Regional inequalities are also significant. States with weaker industrial bases and lower private investment exhibit higher rates of educated unemployment. Rural graduates, in particular, face limited access to formal employment and often accept work unrelated to their qualifications or exit the labour force altogether.
Assessment of Policy Interventions
India has introduced several initiatives aimed at improving employability. Under the Pradhan Mantri Kaushal Vikas Yojana (PMKVY), millions of individuals have received short-term training. However, government data indicate that only about 15–20 percent of trained candidates secure wage employment within a year of completing training, raising concerns about programme effectiveness.
The National Education Policy (NEP) 2020 aims to address structural weaknesses by promoting multidisciplinary education, early skill exposure, and flexibility. While the policy framework aligns with labour-market needs, its success depends on effective implementation, particularly in public institutions and rural regions.
Conclusion
Available data clearly indicate that India’s employment challenge is not one of insufficient education, but of inadequate alignment between education and labour-market demand. High unemployment and underemployment among graduates, low employability rates, and limited formal job creation point to structural weaknesses that extend beyond individual qualifications.

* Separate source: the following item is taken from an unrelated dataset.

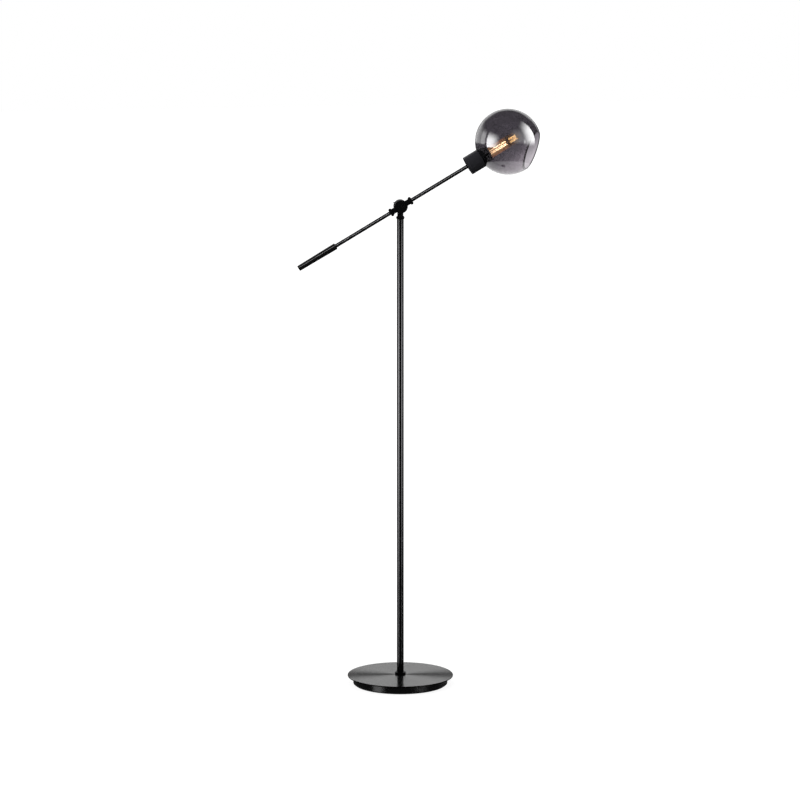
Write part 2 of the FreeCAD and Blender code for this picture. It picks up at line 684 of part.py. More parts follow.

Bridging this gap requires coordinated reforms across education policy, skill development, and industrial strategy. Without such alignment, India risks continued underutilization of its educated workforce, undermining both economic growth and social mobility.
References
- International Labour Organization (2024). Global Employment Trends for Youth.
- Ministry of Statistics and Programme Implementation (MOSPI). Periodic Labour Force Survey (PLFS) Reports.
- Institute for Competitiveness. Graduate Employment and Skill Mismatch in India.
- Economic Times (Government Data). PMKVY Employment Outcomes.
- Government of India. National Education Policy 2020.